Een andere reden om hoorcolleges in stand te houden is omdat studenten er zelf om vragen. Natuurlijk zal niet iedereen staan te juichen bij deze werkvorm, maar veel deeltijdstudenten vinden het wel fijn om na een dag werken ’s avonds te kunnen luisteren naar iemand anders. Er wordt weleens gezegd dat luisteren een erg passieve leerhouding is, maar daar ben ik het niet mee eens. Je moet namelijk alert blijven, de gedachtegang van de docent volgen en koppelen aan wat je zelf weet en kent. Of je het met hem eens bent of niet. Ik heb altijd het idee dat ik enorm actief aan het denken ben, als ik aan het luisteren ben.

Misschien horen hoorcolleges bij oude mensen van boven de vijftig, de jongere generatie kan zich maar tien minuten concentreren. Ook dat beeld klopt niet helemaal. Ik heb de afgelopen weken een paar colleges gevolgd bij een collega die twintig jaar jonger is en die krijgt moeiteloos een groep voltijdstudenten mee als hij, bijvoorbeeld, Warenar behandelt. Ik moet wel zeggen dat hij en ik geen statische hoorcolleges geven, maar onderwijs-leergesprekken voeren met onze studenten. Het college gaat dan ook over gierigheid en kan plotseling ook over het programma First dates gaan en de vraag wie na een etentje de rekening moet betalen. Ik denk dat onze studenten via de band toch veel van Warenar leren. Het scheelt wel als een docent zijn belezenheid kan overbrengen en dat hij ze aan het denken zet. Ik zie bij mijn collega dat dat volop lukt. Wie feiten wil, leest maar een Wikipediapagina; wie wil leren denken over een tekst heeft veel aan onze hoorcolleges.
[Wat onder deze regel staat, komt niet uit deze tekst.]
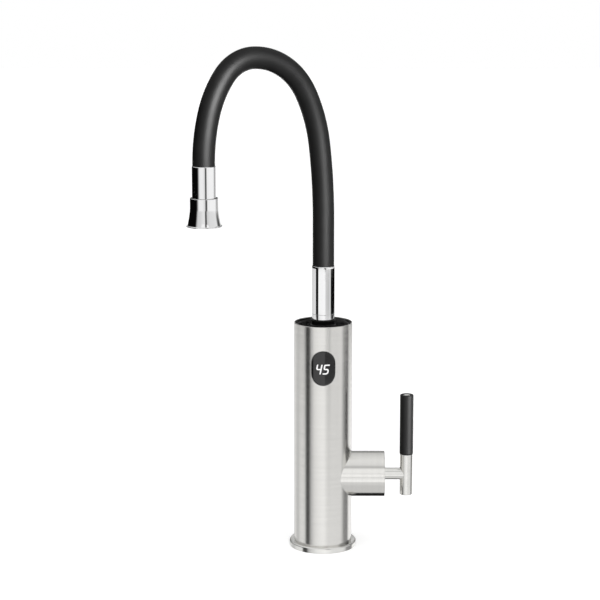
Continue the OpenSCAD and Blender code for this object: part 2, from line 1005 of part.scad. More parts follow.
// Upright tube of the flow switch on top of the shank
module flow_tube() {
    h = manifold_low - base_top;
    stop_z = float_z + float_len + float_travel;
    color("whitesmoke")
        translate([0, shank_y, 0])
            difference() {
                union() {
                    translate([0, 0, base_top])
                        cylinder(r = flow_flange_r, h = flow_flange_t);
                    translate([0, 0, base_top])
                        cylinder(r = flow_r, h = h);
                }
                translate([0, 0, base_top - over])
                    cylinder(r = float_stop_r, h = h + 2 * over);
                translate([0, 0, float_z])
                    cylinder(r = flow_bore_r, h = stop_z - float_z);
            }
}

// Magnetic float that the water lifts
module flow_float() {
    slot_r = 1.5;
    color("orangered")
        translate([0, shank_y, float_z])
            difference() {
                cylinder(r = float_r, h = float_len);
                translate([0, 0, -over])
                    cylinder(r = slot_r, h = float_len + 2 * over);
            }
}

// Reed switch that feels the float
module reed_switch() {
    w = 4;
    t = 2.4;
    h = 12;
    color("darkgreen")
        translate([flow_r + run, shank_y - w / 2, reed_z])
            cube([t, w, h]);
}

// Brass block that carries water to and from the cartridge
module valve_manifold() {
    port_r = port_d / 2;
    color("darkkhaki")
        difference() {
            translate([-manifold_back, -manifold_w / 2, manifold_low])
                cube([manifold_back + manifold_x, manifold_w, manifold_h]);
            translate([0, -port_y, manifold_low - over])
                cylinder(r = port_r, h = manifold_h / 2 + over);
            translate([0, port_y, hub_z])
                cylinder(r = port_r, h = manifold_h / 2 + over);
            translate([0, feed_y, manifold_top - pipe_seat])
                cylinder(r = pipe_r + fit, h = pipe_seat + over);
            for (side = [-1, 1])
                translate([0, side * port_y, 0])
                    along_x(port_r, 0, manifold_x + over);
        }
}

// Two seals between the manifold and the cartridge
module port_seals() {
    color("dimgray")
        for (side = [-1, 1])
            translate([0, side * port_y, 0])
                difference() {
                    along_x(port_d / 2 + seal_w, manifold_x, seal_t);
                    along_x(port_d / 2, manifold_x - over, seal_t + 2 * over);
                }
}

// Cartridge cup that holds the ceramic discs
module cartridge_body() {
    color("gold")
        difference() {
            along_x(cartridge_r, cartridge_x, ring_x - cartridge_x);
            along_x(cup_r, disc_x, ring_x);
            for (side = [-1, 1])
                translate([0, side * port_y, 0])
                    along_x(port_d / 2, cartridge_x - over, cartridge_floor + 2 * over);
        }
}

// Ceramic disc that stays still, with the two ports
module fixed_disc() {
    color("white")
        difference() {
            along_x(cup_r - fit, disc_x, fixed_disc_t);
            for (side = [-1, 1])
                translate([0, side * port_y, 0])
                    along_x(port_d / 2, disc_x - over, fixed_disc_t + 2 * over);
        }
}

// Ceramic disc that turns with the handle and joins the ports
module moving_disc() {
    color("ivory")
        difference() {
            along_x(cup_r - loose, moving_x, moving_disc_t);
            translate([0, 0, hub_z])
                rotate([0, 90, 0])
                    translate([-port_d / 2, -port_y - port_d / 2, moving_x - over])
                        cube([port_d, 2 * port_y + port_d, moving_disc_t / 2 + over]);
        }
}

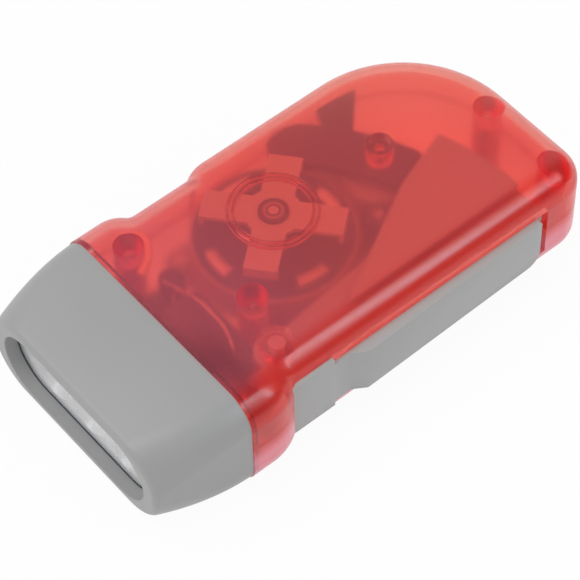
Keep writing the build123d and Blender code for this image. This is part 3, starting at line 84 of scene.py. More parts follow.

Die hoorcollegereekss van Locher betekende voor mij een deur die opengezet werd naar een andere wereld. Tot op de dag van vandaag heb ik daar wat aan. Mijn angst is een beetje dat we door allerlei onderwijsvernieuwingen ons kostbaarste kroonjuweel weggooien. Ik heb nog even naarstig gezocht naar een citaat van Multatuli (verdwenen uit de nieuwe Kennisbasis voor tweedegraadsdocenten) waarmee ik mijn eruditie kan aantonen, mijn opvatting over onderwijs kan onderbouwen en aan deze toch al veel te lange column nog een pedant einde kan draaien.

Ons onderwys moest het denken niet tegenwerken. Wat en hoeveel men op de school leert, zou er minder toe doen, indien we slechts het leeren niet afleerden.

Een mooi citaat, dat overigens ook ingezet kan worden voor mensen die tegen hoorcolleges zijn en tegen literatuurgeschiedenis. Zie hier het ongebreidelde altruïsme van een letterkundedocent.